Еще часа два назад, когда я говорил с Сытником, фашистские машины не охватывали нас железной клешней, не зажимали мертвой хваткой, и небо еще было чисто. Горели на опушках десятки немецких машин и, возможно, мы могли вырваться. Но для этого надо было пожертвовать тихоходной группой Петрова. Иными словами: ради возможного собственного спасения и спасения части сил предать товарищей, бросить их на верную гибель… Нет, на такой шаг я не мог пойти и поныне считаю, что поступил правильно.
…Когда очередная бомбежка кончилась, со всех сторон на нас рванулись в атаку Рz.III и Рz.IV. Сосчитать их было нельзя. Может быть, две сотни, может быть — три.
Факелом заметалась по полю одна наша «тридцатьчетверка». На КВ навалилось сразу десятка полтора Рz.IV.
Расстреливаем немецкие машины в упор. Кончились снаряды, пошли на таран.
Запылала, как костер, машина Волкова.

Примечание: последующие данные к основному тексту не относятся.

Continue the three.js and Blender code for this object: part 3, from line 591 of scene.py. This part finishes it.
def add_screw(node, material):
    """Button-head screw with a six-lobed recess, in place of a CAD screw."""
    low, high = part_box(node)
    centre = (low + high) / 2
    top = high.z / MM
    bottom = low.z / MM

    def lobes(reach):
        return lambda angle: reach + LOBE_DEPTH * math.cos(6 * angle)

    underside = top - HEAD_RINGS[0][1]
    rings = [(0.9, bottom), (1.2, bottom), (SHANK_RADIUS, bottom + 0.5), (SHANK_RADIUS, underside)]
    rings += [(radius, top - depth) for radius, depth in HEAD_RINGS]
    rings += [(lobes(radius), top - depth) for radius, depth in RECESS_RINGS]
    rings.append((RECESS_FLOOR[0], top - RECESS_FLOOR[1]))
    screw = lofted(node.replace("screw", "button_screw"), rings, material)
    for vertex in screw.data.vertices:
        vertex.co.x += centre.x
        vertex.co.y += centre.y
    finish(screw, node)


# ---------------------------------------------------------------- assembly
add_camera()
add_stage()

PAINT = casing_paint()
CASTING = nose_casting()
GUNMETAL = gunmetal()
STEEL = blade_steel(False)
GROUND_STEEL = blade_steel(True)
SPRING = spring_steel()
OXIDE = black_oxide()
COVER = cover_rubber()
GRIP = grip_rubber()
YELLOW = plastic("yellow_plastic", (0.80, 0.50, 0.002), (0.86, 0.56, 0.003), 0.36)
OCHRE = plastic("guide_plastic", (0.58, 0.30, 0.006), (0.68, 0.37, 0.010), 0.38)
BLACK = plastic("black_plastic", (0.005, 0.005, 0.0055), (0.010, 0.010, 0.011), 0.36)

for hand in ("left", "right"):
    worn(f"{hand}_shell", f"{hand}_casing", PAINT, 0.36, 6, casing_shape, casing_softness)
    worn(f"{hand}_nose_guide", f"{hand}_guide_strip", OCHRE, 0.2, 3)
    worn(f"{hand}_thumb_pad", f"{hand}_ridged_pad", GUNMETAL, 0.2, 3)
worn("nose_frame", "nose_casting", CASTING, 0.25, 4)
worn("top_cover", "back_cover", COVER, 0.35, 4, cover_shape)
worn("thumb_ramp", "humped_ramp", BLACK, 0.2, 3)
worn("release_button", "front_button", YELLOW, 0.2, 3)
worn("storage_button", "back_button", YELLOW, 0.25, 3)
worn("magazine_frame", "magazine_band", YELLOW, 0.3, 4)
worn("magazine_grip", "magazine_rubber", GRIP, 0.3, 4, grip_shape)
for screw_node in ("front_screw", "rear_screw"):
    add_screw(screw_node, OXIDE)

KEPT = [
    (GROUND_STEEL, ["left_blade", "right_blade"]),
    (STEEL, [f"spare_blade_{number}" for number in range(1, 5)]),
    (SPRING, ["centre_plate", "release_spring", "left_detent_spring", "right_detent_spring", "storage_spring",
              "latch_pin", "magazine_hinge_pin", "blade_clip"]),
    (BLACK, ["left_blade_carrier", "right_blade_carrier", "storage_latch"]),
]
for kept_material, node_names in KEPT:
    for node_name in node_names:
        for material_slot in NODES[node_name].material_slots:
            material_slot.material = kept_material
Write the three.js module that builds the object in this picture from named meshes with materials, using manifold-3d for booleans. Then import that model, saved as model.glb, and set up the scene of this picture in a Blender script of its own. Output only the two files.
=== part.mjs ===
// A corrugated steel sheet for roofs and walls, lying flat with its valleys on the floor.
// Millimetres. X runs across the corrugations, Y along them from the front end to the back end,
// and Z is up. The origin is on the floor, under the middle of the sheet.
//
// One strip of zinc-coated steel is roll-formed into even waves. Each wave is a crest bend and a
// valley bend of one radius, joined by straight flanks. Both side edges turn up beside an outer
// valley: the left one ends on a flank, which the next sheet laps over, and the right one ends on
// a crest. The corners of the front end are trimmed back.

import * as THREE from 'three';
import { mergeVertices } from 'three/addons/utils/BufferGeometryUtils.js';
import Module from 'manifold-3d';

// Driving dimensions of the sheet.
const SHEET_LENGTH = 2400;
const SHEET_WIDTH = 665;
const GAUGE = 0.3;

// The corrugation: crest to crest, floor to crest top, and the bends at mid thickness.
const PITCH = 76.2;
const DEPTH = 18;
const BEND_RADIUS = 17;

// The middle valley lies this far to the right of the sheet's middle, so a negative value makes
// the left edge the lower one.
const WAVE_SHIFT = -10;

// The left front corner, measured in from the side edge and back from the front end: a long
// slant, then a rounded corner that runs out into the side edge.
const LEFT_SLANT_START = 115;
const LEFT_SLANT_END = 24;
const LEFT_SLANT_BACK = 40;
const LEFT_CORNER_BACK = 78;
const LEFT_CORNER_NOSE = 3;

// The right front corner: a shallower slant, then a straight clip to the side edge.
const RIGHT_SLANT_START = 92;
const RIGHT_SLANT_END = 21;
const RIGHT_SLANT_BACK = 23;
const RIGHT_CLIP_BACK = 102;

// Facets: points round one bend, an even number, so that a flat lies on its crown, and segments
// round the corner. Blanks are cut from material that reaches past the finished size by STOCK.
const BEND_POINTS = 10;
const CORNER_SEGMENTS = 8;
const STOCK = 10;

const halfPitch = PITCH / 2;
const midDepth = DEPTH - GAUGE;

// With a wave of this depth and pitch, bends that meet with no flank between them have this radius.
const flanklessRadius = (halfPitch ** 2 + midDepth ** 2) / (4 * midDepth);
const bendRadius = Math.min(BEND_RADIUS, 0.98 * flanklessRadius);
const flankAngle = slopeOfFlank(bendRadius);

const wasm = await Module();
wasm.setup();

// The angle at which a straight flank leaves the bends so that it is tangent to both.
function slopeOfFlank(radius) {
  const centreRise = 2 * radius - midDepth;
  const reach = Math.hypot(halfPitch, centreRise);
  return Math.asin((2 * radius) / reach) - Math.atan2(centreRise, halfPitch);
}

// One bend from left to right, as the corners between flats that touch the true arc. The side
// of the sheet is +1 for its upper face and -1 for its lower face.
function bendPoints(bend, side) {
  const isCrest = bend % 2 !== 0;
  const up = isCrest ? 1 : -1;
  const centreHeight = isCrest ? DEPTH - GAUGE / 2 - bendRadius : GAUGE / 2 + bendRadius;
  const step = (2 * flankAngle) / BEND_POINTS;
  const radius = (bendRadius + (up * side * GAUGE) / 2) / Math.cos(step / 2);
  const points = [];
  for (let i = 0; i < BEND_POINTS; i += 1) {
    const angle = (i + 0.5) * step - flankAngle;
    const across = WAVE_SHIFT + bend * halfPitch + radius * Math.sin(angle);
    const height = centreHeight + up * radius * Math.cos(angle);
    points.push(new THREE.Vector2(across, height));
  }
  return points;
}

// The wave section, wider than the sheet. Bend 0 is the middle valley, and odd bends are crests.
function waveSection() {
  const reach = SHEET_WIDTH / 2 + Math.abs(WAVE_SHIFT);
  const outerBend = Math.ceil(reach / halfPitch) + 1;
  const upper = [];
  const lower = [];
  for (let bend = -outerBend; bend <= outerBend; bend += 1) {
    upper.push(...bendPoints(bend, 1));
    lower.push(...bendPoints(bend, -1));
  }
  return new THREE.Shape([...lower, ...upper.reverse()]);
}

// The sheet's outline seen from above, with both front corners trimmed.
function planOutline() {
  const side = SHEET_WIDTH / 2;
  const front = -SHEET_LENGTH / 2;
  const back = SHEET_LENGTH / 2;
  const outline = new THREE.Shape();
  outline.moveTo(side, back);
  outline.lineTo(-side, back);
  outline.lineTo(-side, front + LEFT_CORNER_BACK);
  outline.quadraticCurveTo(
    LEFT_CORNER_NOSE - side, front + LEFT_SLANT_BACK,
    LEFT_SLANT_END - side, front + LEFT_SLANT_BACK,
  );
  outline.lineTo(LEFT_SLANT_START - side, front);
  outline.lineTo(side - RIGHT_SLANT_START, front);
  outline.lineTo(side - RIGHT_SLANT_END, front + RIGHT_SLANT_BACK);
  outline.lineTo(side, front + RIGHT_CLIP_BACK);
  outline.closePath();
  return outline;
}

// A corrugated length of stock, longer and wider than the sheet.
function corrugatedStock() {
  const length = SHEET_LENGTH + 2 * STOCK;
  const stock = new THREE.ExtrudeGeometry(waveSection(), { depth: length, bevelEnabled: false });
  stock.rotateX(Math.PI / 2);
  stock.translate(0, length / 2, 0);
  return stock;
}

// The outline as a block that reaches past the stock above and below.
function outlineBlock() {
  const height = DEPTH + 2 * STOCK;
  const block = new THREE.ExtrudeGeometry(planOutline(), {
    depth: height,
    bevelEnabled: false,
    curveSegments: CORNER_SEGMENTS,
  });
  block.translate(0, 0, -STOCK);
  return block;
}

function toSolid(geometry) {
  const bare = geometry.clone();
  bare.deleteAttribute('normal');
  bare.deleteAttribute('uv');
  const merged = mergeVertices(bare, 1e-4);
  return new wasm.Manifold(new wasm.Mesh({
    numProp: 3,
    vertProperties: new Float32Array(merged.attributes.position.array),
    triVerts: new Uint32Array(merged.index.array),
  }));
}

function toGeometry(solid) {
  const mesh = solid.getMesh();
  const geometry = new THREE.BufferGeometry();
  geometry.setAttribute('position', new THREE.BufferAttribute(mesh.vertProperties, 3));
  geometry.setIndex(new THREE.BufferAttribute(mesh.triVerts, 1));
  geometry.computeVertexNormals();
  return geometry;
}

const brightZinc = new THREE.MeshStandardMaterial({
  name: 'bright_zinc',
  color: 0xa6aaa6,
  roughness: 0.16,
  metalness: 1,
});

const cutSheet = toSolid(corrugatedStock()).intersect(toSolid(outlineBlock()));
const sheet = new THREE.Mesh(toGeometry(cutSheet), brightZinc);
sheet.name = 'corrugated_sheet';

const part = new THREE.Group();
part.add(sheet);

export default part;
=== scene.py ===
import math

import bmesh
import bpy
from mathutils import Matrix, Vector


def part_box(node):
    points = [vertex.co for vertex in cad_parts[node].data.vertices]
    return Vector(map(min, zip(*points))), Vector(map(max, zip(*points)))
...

Он с трудом выбрался из нее. Раненая нога отказывалась служить, Волков упал и потерял сознание. Вслед за ним из открытого люка горящего танка не появился никто.
Сытник в горячке боя вырвался на КВ вперед. Протаранил несколько Рz.III. Машина превратилась в бесформенную груду металла. Он стал отходить с экипажем в чащу кустарника.
Сочная трава вокруг пожелтела. Дым цепляется за нее. Несмолкаемый грохот наполняет воздух, перекатывается по лесу. Не разберешь, где наши танки, где фашистские. Кругом черные стальные коробки, из которых вырываются языки пламени.